# [DIRECTION]
Quote every line from the top of the listing down to and including the line that contains "RIVETS_DARKEN = (40.0, 100.0)".

# [MATERIAL]
[START]

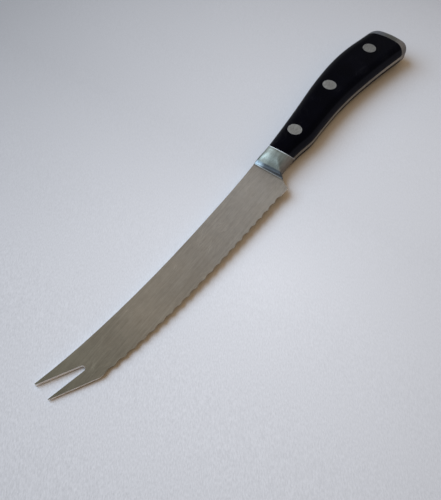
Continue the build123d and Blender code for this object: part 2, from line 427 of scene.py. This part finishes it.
def scale_material():
    """Black moulded plastic, polished, with fine rubbing marks."""
    kit = Nodes("handle_scale")
    clouds = kit.noise(scale=90, detail=4.0, roughness=0.55)
    rubs = kit.grain(lengthwise=300, crosswise=1800, detail=5.0, roughness=0.6)
    scratches = kit.math("MAXIMUM", kit.scratches(angle=0.2), kit.scratches(-0.6, fineness=120))
    colour = kit.layered(
        SCALE_BLACK,
        (kit.ramp(clouds, NARROW_SPAN), SCALE_CLOUDS),
        (kit.between(scratches, 0.0, 0.25), SCALE_SCRATCHES),
        # Painted reflection on the side facing the belly.
        (kit.ramp(kit.facing("Y"), BELLY_FACING), SCALE_BELLY_REFLECTION),
    )
    rough = kit.total(
        kit.spread(clouds, 0.24, 0.31),
        kit.ramp(rubs, RUB_SPAN, high=0.07, smooth=False),
    )
    pores = kit.noise(scale=1500, detail=3.0, roughness=0.6)
    return kit.finish({
        "Base Color": colour,
        "Specular IOR Level": 0.016,
        "Roughness": rough,
        "Normal": kit.bump(pores, strength=0.25),
    })


# Steel of the rivets, streaked from dark to bright.
RIVET_DARK = tint(98, 96, 92)
RIVET_BRIGHT = tint(146, 144, 139)
RIVET_EDGES = tint(185, 187, 188)
RIVET_EDGE_RADIUS = 0.4 * MM
RIVETS_DARKEN = (40.0, 100.0)


def rivet_material():
    """Rivet steel, ground flush with the scale along the knife, darker towards the butt."""
    kit = Nodes("rivet_steel")
    grind = kit.grain(lengthwise=500, crosswise=3600, detail=5.0, roughness=0.6)
    clouds = kit.noise(scale=300, detail=3.0)
    colour = kit.layered(
        RIVET_DARK,
        (kit.spread(grind, 0.0, 1.0), RIVET_BRIGHT),
        (kit.between(kit.edges(RIVET_EDGE_RADIUS), 0.0, 0.55), RIVET_EDGES),
    )
    colour = kit.shaded(
        colour,
        kit.ramp(kit.local().along, RIVETS_DARKEN, low=1.0, high=0.72),
        kit.ramp(clouds, WIDE_SPAN, low=0.93, high=1.07),
    )
    return kit.finish({
        "Base Color": colour,
        "Metallic": 1.0,
        "Roughness": kit.spread(clouds, 0.34, 0.46),
        "Normal": kit.bump(grind, strength=0.5),
    })


steel = steel_material()
plastic = scale_material()
rivet_steel = rivet_material()
for name, node in nodes.items():
    if name == "forged_blade":
        material = steel
    elif name.endswith("_scale"):
        material = plastic
    else:
        material = rivet_steel
    for slot in node.material_slots:
        slot.material = material

# The floor touches the handle's lowest side and comes just under the tip.
REST_ALONG = 75.0
REST_HEIGHT = -6.05
TIP_FLOOR = -0.95
FLOOR_REACH = 2600.0

# Its paper carries a painted pool of light, brightest beside the blade and darker round it, as in
# the photograph. Past the picture's frame painted light turns it paler and cooler again, most of
# all on the side away from the window.
PAPER_DARK = tint(213, 216, 223)
PAPER_BRIGHT = tint(216, 219, 226)
PAPER_FAR_COOL_LIGHT = tint(196, 214, 233)
PAINTED_LIGHT_CENTRE = at(-50.0, -35.0, REST_HEIGHT)
NEAR_FALLOFF = (0.0, 240 * MM)
FAR_LIGHTENING = (250 * MM, 700 * MM)
HANDLE_LIGHTENING = (0.0, 170.0)
TIP_LIGHTENING = (-60.0, -175.0)
BELLY_LIGHTENING = (-200.0, -700.0)
BELLY_COOLING = (-350.0, -1300.0)
FIBRES_SOFTEN = (-170.0, 0.0)
FIBRE_STRETCH = (800, 2700, 800)
FIBRE_TURN = (0, 0, -0.6)
FIBRE_DEPTH = 0.05 * MM


def floor_height(along):
    """Height of the floor at a place along the knife, in millimetres above its middle."""
    slope = (TIP_FLOOR - REST_HEIGHT) / (-BLADE_LENGTH - REST_ALONG)
    return REST_HEIGHT + (along - REST_ALONG) * slope


def paper_material():
    """Pale paper with fine fibres, and a painted pool of light on it."""
    kit = Nodes("floor_paper")
    here = kit.local()
    away = kit.vector_math("DISTANCE", kit.place, PAINTED_LIGHT_CENTRE)
    speckle = kit.noise(scale=18, detail=3.0)
    colour = kit.layered(
        PAPER_DARK,
        (speckle, PAPER_BRIGHT),
        # Painted cooler light far off on the belly side.
        (kit.ramp(here.across, BELLY_COOLING), PAPER_FAR_COOL_LIGHT),
    )
    fibres = kit.noise(1.0, detail=4.0, roughness=0.6, stretch=FIBRE_STRETCH, turn=FIBRE_TURN)
    fibre_contrast = kit.ramp(here.along, FIBRES_SOFTEN, low=2.7, high=1.0)
    # Painted light: a pool round the blade that falls off, then paler paper farther off.
    shade = kit.product(
        kit.ramp(away, NEAR_FALLOFF, low=1.04, high=0.42, smooth=False),
        kit.ramp(away, FAR_LIGHTENING, low=1.0, high=1.5),
        kit.ramp(here.along, HANDLE_LIGHTENING, low=1.0, high=1.40, smooth=False),
        kit.ramp(here.across, BELLY_LIGHTENING, low=1.0, high=1.55),
        kit.ramp(here.along, TIP_LIGHTENING, low=1.0, high=1.06, smooth=False),
        kit.raised(kit.spread(fibres, -0.045, 0.045), by=fibre_contrast),
    )
    return kit.finish({
        "Base Color": kit.shaded(colour, shade),
        "Roughness": 0.9,
        "Specular IOR Level": 0.1,
        "Normal": kit.bump(fibres, strength=0.3, depth=FIBRE_DEPTH),
    })


floor_mesh = bpy.data.meshes.new("floor")
corners = [
    (-FLOOR_REACH, -FLOOR_REACH),
    (FLOOR_REACH, -FLOOR_REACH),
    (FLOOR_REACH, FLOOR_REACH),
    (-FLOOR_REACH, FLOOR_REACH),
]
floor_points = [at(along, across, floor_height(along)) for along, across in corners]
floor_mesh.from_pydata(floor_points, [], [(0, 1, 2, 3)])
floor_mesh.materials.append(paper_material())
floor = bpy.data.objects.new("floor", floor_mesh)
link(floor)

# Soft bluish window light comes from the upper left of the picture.
KEY_PLACE = at(-765.0, 1620.0, 1836.0)
KEY_SIZE = (2640 * MM, 2100 * MM)
KEY_POWER = 92.0
KEY_COLOUR = (0.62, 0.805, 1.0)

key_light = bpy.data.lights.new("key_light", "AREA")
key_light.shape = "RECTANGLE"
key_light.size, key_light.size_y = KEY_SIZE
key_light.energy = KEY_POWER
key_light.color = KEY_COLOUR
key_lamp = bpy.data.objects.new("key_light", key_light)
key_lamp.location = KEY_PLACE
key_lamp.rotation_euler = (ORIGIN - KEY_PLACE).to_track_quat("-Z", "Y").to_euler()
link(key_lamp)

# A dim warm room lights the knife too, and the camera and the steel see a pale backdrop instead.
ROOM_COLOUR = (0.50, 0.35, 0.205, 1.0)
BACKDROP = tint(232, 234, 238)


def studio_world():
    """The room's light, with the backdrop for what the camera and reflections see."""
    world = bpy.data.worlds.new("studio")
    world.use_nodes = True
    tree = world.node_tree
    room = tree.nodes["Background"]
    room.inputs["Color"].default_value = ROOM_COLOUR
    backdrop = tree.nodes.new("ShaderNodeBackground")
    backdrop.inputs["Color"].default_value = BACKDROP
    path = tree.nodes.new("ShaderNodeLightPath")
    seen = path.outputs["Is Camera Ray"]
    for ray in ("Is Glossy Ray", "Is Transmission Ray"):
        either = tree.nodes.new("ShaderNodeMath")
        either.operation = "MAXIMUM"
        tree.links.new(seen, either.inputs[0])
        tree.links.new(path.outputs[ray], either.inputs[1])
        seen = either.outputs[0]
    choice = tree.nodes.new("ShaderNodeMixShader")
    for socket, source in zip(choice.inputs, (seen, room.outputs[0], backdrop.outputs[0])):
        tree.links.new(source, socket)
    tree.links.new(choice.outputs[0], tree.nodes["World Output"].inputs[0])
    return world


bpy.context.scene.world = studio_world()

# The camera stands at the photograph's place. Its lens and sensor are in millimetres.
CAMERA_PLACE = at(-189.19, -97.72, 229.79)
CAMERA_AIM = at(-49.36, -14.29, 0.0)
CAMERA_ROLL = radians(3.99)
LENS = 48.96
SENSOR_WIDTH = 36.0
CLIP_START = 10 * MM

camera_data = bpy.data.cameras.new("camera")
camera_data.lens = LENS
camera_data.sensor_width = SENSOR_WIDTH
camera_data.clip_start = CLIP_START
camera = bpy.data.objects.new("camera", camera_data)
level = (CAMERA_AIM - CAMERA_PLACE).to_track_quat("-Z", "Y")
roll = Quaternion((0, 0, 1), CAMERA_ROLL)
camera.matrix_world = Matrix.LocRotScale(CAMERA_PLACE, level @ roll, None)
link(camera)
bpy.context.scene.camera = camera

bpy.context.scene.view_settings.view_transform = "Standard"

[END]

# [TASK RESPONSE]
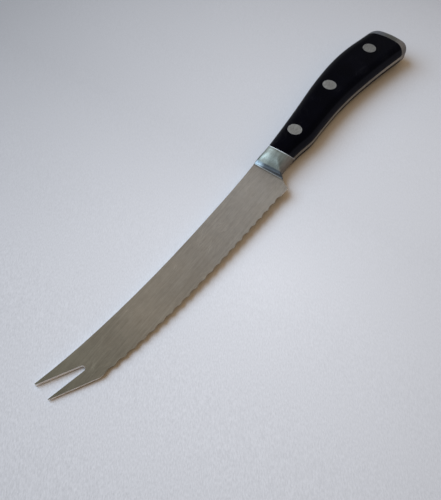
Continue the build123d and Blender code for this object: part 2, from line 427 of scene.py. This part finishes it.
def scale_material():
    """Black moulded plastic, polished, with fine rubbing marks."""
    kit = Nodes("handle_scale")
    clouds = kit.noise(scale=90, detail=4.0, roughness=0.55)
    rubs = kit.grain(lengthwise=300, crosswise=1800, detail=5.0, roughness=0.6)
    scratches = kit.math("MAXIMUM", kit.scratches(angle=0.2), kit.scratches(-0.6, fineness=120))
    colour = kit.layered(
        SCALE_BLACK,
        (kit.ramp(clouds, NARROW_SPAN), SCALE_CLOUDS),
        (kit.between(scratches, 0.0, 0.25), SCALE_SCRATCHES),
        # Painted reflection on the side facing the belly.
        (kit.ramp(kit.facing("Y"), BELLY_FACING), SCALE_BELLY_REFLECTION),
    )
    rough = kit.total(
        kit.spread(clouds, 0.24, 0.31),
        kit.ramp(rubs, RUB_SPAN, high=0.07, smooth=False),
    )
    pores = kit.noise(scale=1500, detail=3.0, roughness=0.6)
    return kit.finish({
        "Base Color": colour,
        "Specular IOR Level": 0.016,
        "Roughness": rough,
        "Normal": kit.bump(pores, strength=0.25),
    })


# Steel of the rivets, streaked from dark to bright.
RIVET_DARK = tint(98, 96, 92)
RIVET_BRIGHT = tint(146, 144, 139)
RIVET_EDGES = tint(185, 187, 188)
RIVET_EDGE_RADIUS = 0.4 * MM
RIVETS_DARKEN = (40.0, 100.0)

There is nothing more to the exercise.